(WHAT YOU WILL DO):
Look for the string "JSON" and copy every line that has it.

Entries with parts and joints:
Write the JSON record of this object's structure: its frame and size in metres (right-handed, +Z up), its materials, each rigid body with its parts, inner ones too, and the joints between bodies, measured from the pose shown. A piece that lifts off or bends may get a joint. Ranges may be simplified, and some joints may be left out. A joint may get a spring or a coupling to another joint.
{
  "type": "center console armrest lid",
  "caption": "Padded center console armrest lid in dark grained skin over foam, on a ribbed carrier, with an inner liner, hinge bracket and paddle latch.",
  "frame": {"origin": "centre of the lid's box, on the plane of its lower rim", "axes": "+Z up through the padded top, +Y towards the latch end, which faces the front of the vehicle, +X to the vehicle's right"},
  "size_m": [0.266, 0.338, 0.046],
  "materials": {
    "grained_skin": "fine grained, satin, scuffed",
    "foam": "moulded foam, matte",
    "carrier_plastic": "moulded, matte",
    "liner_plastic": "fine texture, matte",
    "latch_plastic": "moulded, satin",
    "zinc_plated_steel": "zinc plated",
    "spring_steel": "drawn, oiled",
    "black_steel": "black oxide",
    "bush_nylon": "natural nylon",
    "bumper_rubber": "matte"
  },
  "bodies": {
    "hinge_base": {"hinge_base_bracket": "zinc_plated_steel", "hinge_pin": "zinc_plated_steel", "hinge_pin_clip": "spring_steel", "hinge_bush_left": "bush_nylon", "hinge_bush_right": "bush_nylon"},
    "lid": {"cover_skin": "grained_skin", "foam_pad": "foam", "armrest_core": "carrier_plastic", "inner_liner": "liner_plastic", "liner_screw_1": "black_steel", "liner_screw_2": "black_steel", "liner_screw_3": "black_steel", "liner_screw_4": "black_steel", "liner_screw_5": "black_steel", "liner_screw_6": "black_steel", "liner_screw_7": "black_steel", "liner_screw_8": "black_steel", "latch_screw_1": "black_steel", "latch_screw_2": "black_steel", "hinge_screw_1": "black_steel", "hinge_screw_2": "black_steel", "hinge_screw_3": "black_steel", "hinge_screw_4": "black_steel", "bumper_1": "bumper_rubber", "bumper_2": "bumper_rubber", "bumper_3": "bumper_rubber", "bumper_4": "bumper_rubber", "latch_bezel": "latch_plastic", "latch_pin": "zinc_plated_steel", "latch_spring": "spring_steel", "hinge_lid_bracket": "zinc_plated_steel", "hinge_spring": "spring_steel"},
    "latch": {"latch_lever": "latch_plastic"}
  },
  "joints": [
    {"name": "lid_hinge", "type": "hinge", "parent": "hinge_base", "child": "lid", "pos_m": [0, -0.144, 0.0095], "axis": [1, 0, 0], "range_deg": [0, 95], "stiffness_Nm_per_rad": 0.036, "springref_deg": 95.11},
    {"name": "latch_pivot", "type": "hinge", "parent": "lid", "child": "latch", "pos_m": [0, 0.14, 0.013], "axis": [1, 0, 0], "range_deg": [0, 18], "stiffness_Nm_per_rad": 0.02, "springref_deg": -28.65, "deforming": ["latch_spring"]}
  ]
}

--

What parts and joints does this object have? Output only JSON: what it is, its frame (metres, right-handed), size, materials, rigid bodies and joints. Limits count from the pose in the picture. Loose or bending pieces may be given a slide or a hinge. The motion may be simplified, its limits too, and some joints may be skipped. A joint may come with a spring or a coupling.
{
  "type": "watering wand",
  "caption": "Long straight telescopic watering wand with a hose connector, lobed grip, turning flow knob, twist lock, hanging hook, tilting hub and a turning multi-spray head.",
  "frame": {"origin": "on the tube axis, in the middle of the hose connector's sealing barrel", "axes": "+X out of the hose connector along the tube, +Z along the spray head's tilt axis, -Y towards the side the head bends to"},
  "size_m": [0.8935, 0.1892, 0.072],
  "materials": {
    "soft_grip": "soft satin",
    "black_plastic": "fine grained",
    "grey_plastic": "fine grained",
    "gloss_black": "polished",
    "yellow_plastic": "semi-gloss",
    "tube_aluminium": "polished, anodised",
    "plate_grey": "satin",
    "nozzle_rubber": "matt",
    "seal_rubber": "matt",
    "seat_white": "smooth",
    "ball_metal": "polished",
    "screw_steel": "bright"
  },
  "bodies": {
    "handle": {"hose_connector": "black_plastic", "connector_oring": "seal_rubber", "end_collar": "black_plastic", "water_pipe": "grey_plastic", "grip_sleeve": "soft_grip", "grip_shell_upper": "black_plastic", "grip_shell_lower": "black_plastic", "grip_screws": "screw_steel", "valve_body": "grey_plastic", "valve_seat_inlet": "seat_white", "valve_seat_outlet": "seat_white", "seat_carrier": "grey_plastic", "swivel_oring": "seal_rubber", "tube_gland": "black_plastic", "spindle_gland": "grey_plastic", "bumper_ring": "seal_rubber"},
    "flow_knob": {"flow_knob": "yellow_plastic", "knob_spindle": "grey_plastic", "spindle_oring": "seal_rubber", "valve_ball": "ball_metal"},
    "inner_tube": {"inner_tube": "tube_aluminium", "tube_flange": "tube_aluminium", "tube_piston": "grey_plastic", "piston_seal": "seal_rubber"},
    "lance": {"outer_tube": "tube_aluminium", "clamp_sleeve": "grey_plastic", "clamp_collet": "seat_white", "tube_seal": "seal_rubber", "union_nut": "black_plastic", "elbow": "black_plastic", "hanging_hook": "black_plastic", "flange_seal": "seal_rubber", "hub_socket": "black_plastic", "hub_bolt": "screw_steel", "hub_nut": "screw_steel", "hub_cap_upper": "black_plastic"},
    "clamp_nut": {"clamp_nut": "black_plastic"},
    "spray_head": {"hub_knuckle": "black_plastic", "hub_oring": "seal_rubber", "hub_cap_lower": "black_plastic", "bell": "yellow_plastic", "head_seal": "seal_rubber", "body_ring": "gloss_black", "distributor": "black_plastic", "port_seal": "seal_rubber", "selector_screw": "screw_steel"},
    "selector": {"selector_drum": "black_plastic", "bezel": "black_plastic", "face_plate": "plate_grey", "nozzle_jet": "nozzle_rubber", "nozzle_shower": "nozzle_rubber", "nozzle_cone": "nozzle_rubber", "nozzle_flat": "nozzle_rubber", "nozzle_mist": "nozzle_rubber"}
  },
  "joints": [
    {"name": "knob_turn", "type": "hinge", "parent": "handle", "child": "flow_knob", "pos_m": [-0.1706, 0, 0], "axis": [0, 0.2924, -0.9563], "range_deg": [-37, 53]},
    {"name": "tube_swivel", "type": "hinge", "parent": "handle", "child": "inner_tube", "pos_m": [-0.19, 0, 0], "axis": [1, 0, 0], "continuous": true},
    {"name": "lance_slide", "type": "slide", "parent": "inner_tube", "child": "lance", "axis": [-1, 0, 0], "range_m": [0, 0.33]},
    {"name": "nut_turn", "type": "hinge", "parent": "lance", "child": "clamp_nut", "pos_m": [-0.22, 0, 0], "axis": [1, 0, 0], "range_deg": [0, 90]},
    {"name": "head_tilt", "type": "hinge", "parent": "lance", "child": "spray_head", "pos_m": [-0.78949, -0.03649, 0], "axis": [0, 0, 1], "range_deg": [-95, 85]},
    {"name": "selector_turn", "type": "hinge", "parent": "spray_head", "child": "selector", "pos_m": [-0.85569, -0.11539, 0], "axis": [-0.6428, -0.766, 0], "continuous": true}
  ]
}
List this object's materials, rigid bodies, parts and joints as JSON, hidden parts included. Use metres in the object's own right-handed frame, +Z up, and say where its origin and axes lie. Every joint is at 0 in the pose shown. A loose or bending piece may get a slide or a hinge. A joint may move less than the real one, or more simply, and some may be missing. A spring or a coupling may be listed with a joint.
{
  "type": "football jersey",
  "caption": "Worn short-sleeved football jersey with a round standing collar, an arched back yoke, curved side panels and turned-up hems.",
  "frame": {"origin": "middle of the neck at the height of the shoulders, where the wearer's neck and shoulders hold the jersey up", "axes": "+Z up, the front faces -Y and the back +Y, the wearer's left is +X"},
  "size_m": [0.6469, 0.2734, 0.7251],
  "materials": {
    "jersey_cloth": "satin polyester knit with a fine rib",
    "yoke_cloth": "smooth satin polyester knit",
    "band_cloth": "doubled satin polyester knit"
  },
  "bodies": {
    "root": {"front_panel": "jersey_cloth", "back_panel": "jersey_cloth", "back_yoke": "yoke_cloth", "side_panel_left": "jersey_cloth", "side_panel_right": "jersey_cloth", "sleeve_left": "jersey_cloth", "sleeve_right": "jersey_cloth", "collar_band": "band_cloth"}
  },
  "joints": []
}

(FULL RESPONSE):
Write the JSON record of this object's structure: its frame and size in metres (right-handed, +Z up), its materials, each rigid body with its parts, inner ones too, and the joints between bodies, measured from the pose shown. A piece that lifts off or bends may get a joint. Ranges may be simplified, and some joints may be left out. A joint may get a spring or a coupling to another joint.
What parts and joints does this object have? Output only JSON: what it is, its frame (metres, right-handed), size, materials, rigid bodies and joints. Limits count from the pose in the picture. Loose or bending pieces may be given a slide or a hinge. The motion may be simplified, its limits too, and some joints may be skipped. A joint may come with a spring or a coupling.
List this object's materials, rigid bodies, parts and joints as JSON, hidden parts included. Use metres in the object's own right-handed frame, +Z up, and say where its origin and axes lie. Every joint is at 0 in the pose shown. A loose or bending piece may get a slide or a hinge. A joint may move less than the real one, or more simply, and some may be missing. A spring or a coupling may be listed with a joint.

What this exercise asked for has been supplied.